++++ Material supplied ++++
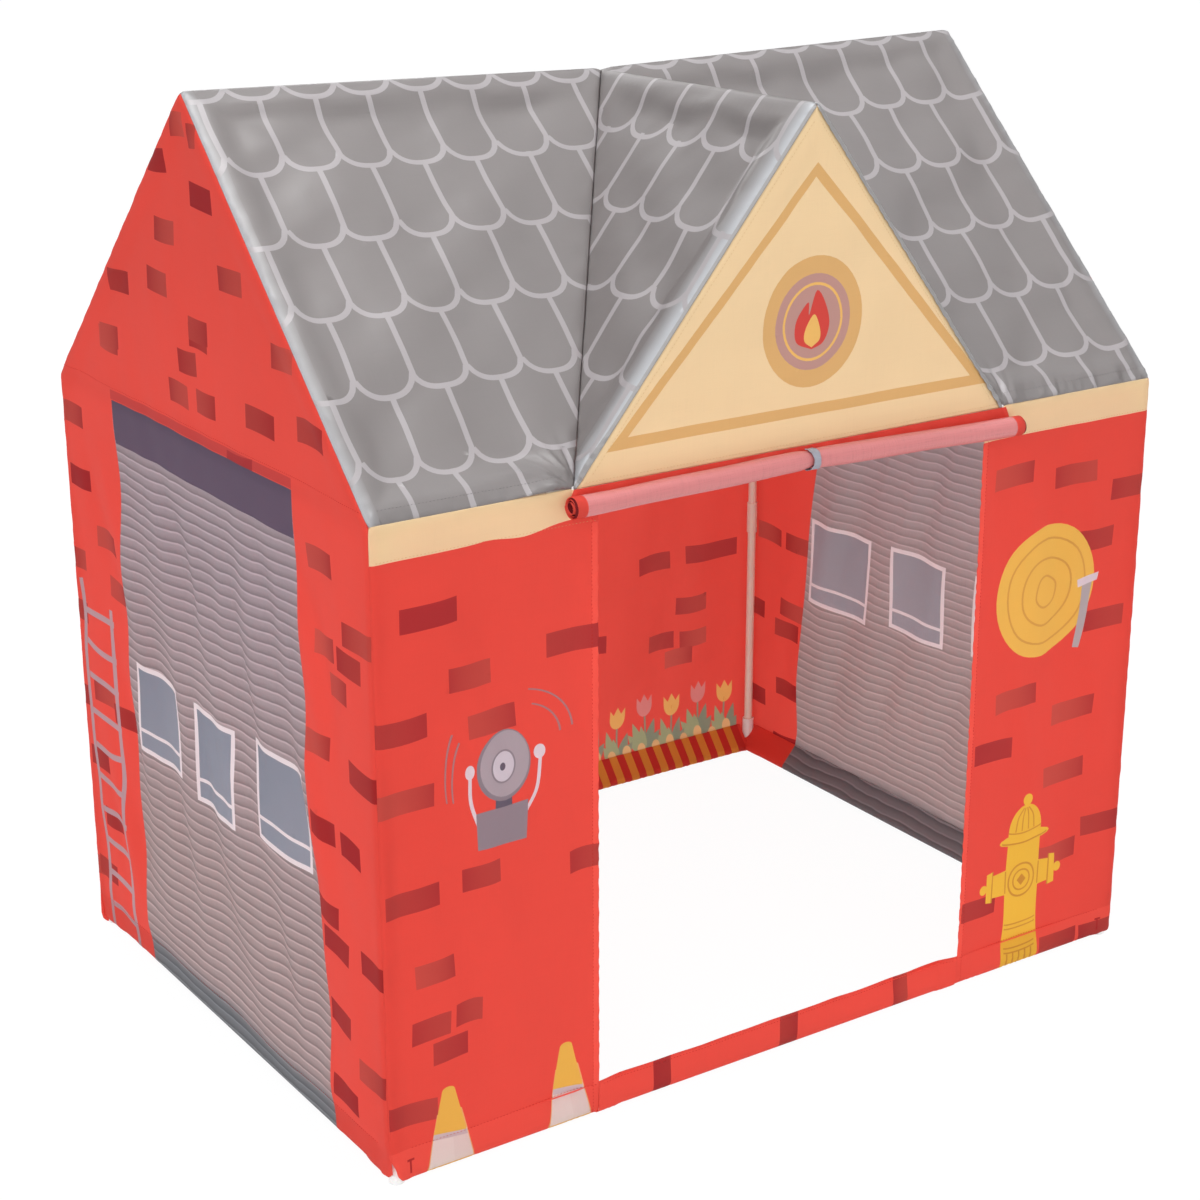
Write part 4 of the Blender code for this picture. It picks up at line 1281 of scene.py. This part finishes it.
def hem_corners(first, last, left_corner=None, right_corner=None):
    """The foot of a wall's outline from left to right. A corner is cut away before the casing starts."""
    points = []
    if left_corner:
        points += [(first + HEM_END * share, height) for share, height in left_corner]
        points.append((first + HEM_END, CASING_EDGE))
    else:
        points.append((first, CASING_EDGE))
    if right_corner:
        points.append((last - HEM_END, CASING_EDGE))
        points += [(last - HEM_END * share, height) for share, height in right_corner[::-1]]
    else:
        points.append((last, CASING_EDGE))
    return points


def bar_tack(u):
    """The short tight stitching that ends a casing near a corner."""
    return [(oblong(u - 1.2, u + 1.2, 11, 26), TACK_RED), (oblong(u - 4, u + 5, 25, 27.5), TACK_RED)]


def build_side_wall(side):
    folds = Folds(0.0066, 0.115, -HALF_DEPTH, HALF_DEPTH, 21 + side, peak=RIDGE)
    wall = Wall(point(side * HALF_WIDTH, MIDDLE_Y, 0), SIDE_OUT[side], folds, SIDE_CASING_RADIUS, PROUD, APEX_LEAN)
    corners = [None, SIDE_CORNER][:: -side]
    outline = hem_corners(-HALF_DEPTH, HALF_DEPTH, *corners)
    outline += [(HALF_DEPTH, EAVE), (0, RIDGE), (-HALF_DEPTH, EAVE)]
    # Painted shadow: a darker red strip above the shutter's box, where the seam at the eave shows through the cloth
    prints = ground(RED) + sized(SIDE_BRICKS[side], BRICK_DEEP) + [(oblong(-228, 218, 728, 739), SEAM_SHADOW_RED)]
    if side < 0:
        prints.append((brick(104, 731, 60, 14), BRICK))
    prints += shutter(*SHUTTERS[side])
    if side < 0:
        prints += ladder(-352, -270, -8, 472)
    name = SIDE_NAME[side]
    sheet = panel_mesh(f"side_cloth_{name}", wall, outline, prints)
    dress(sheet, "tent", WALL_CLOTH, "red_cloth", f"gable_wall_{name}")
    sheet.data.materials.append(WALL_REVERSE)
    thicken(sheet, inner_material=1)
    return wall


def build_back_wall():
    folds = Folds(0.007, 0.15, -HALF_WIDTH, HALF_WIDTH, 41)
    wall = Wall(point(0, BACK, 0), END_OUT[1], folds, proud=PROUD)
    outline = hem_corners(-HALF_WIDTH, HALF_WIDTH, ROUND_CORNER, ROUND_CORNER)
    outline += [(HALF_WIDTH, EAVE), (-HALF_WIDTH, EAVE)]
    prints = ground(RED) + sized(BACK_BRICKS) + planter(-HALF_WIDTH / MM + 30, HALF_WIDTH / MM - 42)
    prints.append((oblong(-600, 600, FASCIA_LOW, 740), CREAM))
    sheet = panel_mesh("back_cloth", wall, outline, prints)
    dress(sheet, "tent", WALL_CLOTH, "red_cloth", "back_wall")
    sheet.data.materials.append(WALL_REVERSE)
    thicken(sheet, inner_material=1)
    return wall


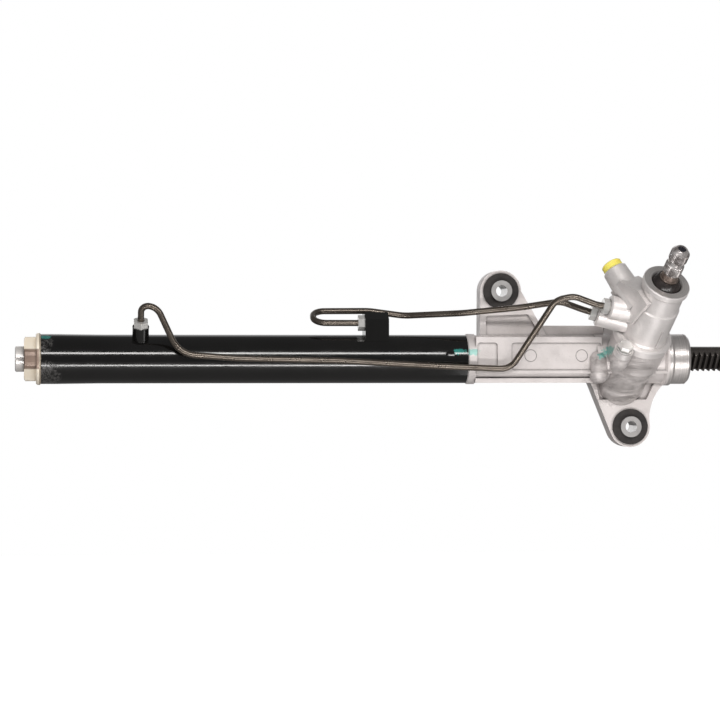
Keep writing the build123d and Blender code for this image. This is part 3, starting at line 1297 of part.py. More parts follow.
++++
Work to do – Exactly reproduce every line of the data above.

Answer below –
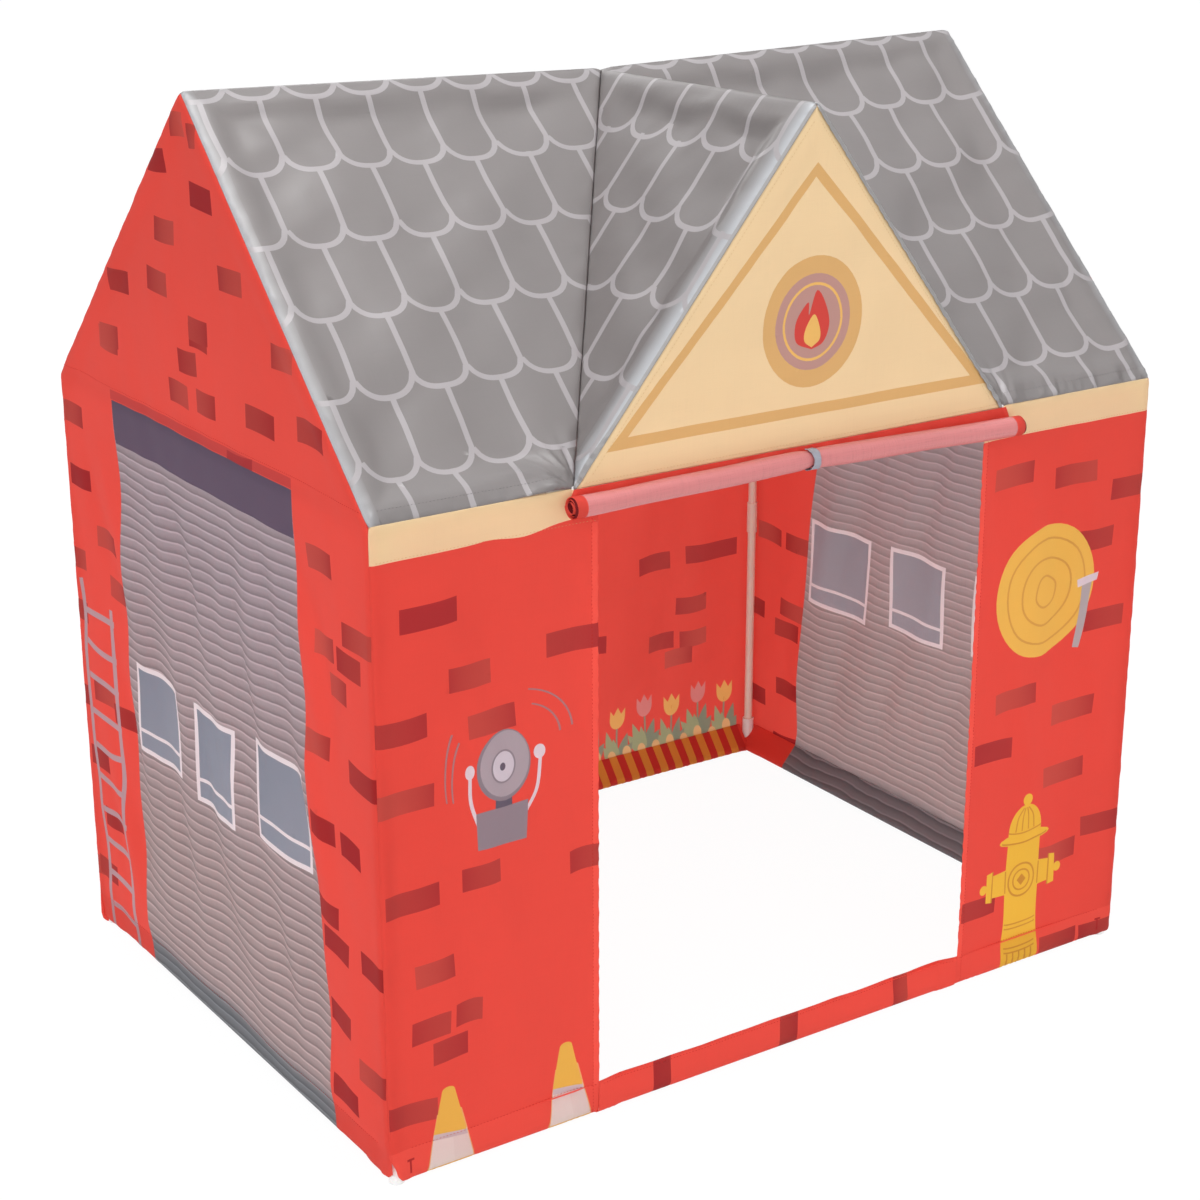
Write part 4 of the Blender code for this picture. It picks up at line 1281 of scene.py. This part finishes it.
def hem_corners(first, last, left_corner=None, right_corner=None):
    """The foot of a wall's outline from left to right. A corner is cut away before the casing starts."""
    points = []
    if left_corner:
        points += [(first + HEM_END * share, height) for share, height in left_corner]
        points.append((first + HEM_END, CASING_EDGE))
    else:
        points.append((first, CASING_EDGE))
    if right_corner:
        points.append((last - HEM_END, CASING_EDGE))
        points += [(last - HEM_END * share, height) for share, height in right_corner[::-1]]
    else:
        points.append((last, CASING_EDGE))
    return points


def bar_tack(u):
    """The short tight stitching that ends a casing near a corner."""
    return [(oblong(u - 1.2, u + 1.2, 11, 26), TACK_RED), (oblong(u - 4, u + 5, 25, 27.5), TACK_RED)]


def build_side_wall(side):
    folds = Folds(0.0066, 0.115, -HALF_DEPTH, HALF_DEPTH, 21 + side, peak=RIDGE)
    wall = Wall(point(side * HALF_WIDTH, MIDDLE_Y, 0), SIDE_OUT[side], folds, SIDE_CASING_RADIUS, PROUD, APEX_LEAN)
    corners = [None, SIDE_CORNER][:: -side]
    outline = hem_corners(-HALF_DEPTH, HALF_DEPTH, *corners)
    outline += [(HALF_DEPTH, EAVE), (0, RIDGE), (-HALF_DEPTH, EAVE)]
    # Painted shadow: a darker red strip above the shutter's box, where the seam at the eave shows through the cloth
    prints = ground(RED) + sized(SIDE_BRICKS[side], BRICK_DEEP) + [(oblong(-228, 218, 728, 739), SEAM_SHADOW_RED)]
    if side < 0:
        prints.append((brick(104, 731, 60, 14), BRICK))
    prints += shutter(*SHUTTERS[side])
    if side < 0:
        prints += ladder(-352, -270, -8, 472)
    name = SIDE_NAME[side]
    sheet = panel_mesh(f"side_cloth_{name}", wall, outline, prints)
    dress(sheet, "tent", WALL_CLOTH, "red_cloth", f"gable_wall_{name}")
    sheet.data.materials.append(WALL_REVERSE)
    thicken(sheet, inner_material=1)
    return wall


def build_back_wall():
    folds = Folds(0.007, 0.15, -HALF_WIDTH, HALF_WIDTH, 41)
    wall = Wall(point(0, BACK, 0), END_OUT[1], folds, proud=PROUD)
    outline = hem_corners(-HALF_WIDTH, HALF_WIDTH, ROUND_CORNER, ROUND_CORNER)
    outline += [(HALF_WIDTH, EAVE), (-HALF_WIDTH, EAVE)]
    prints = ground(RED) + sized(BACK_BRICKS) + planter(-HALF_WIDTH / MM + 30, HALF_WIDTH / MM - 42)
    prints.append((oblong(-600, 600, FASCIA_LOW, 740), CREAM))
    sheet = panel_mesh("back_cloth", wall, outline, prints)
    dress(sheet, "tent", WALL_CLOTH, "red_cloth", "back_wall")
    sheet.data.materials.append(WALL_REVERSE)
    thicken(sheet, inner_material=1)
    return wall


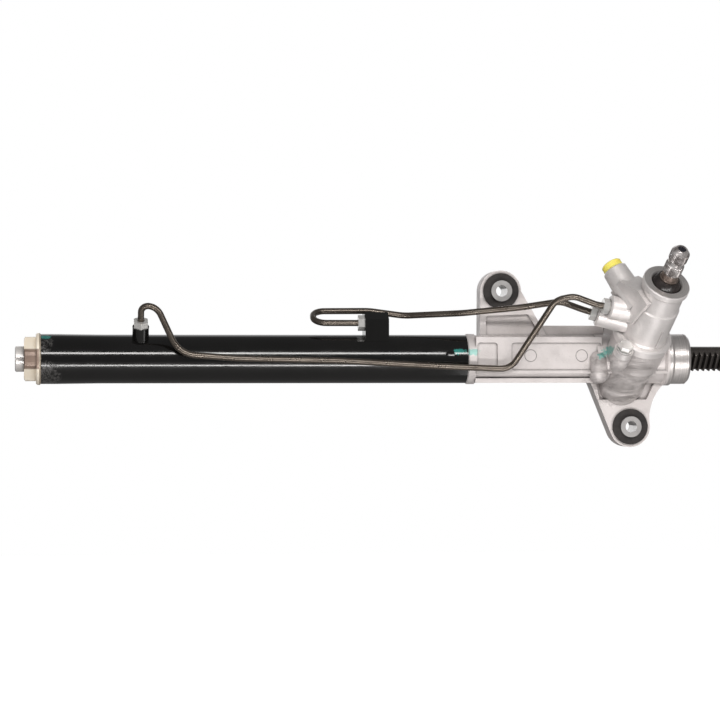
Keep writing the build123d and Blender code for this image. This is part 3, starting at line 1297 of part.py. More parts follow.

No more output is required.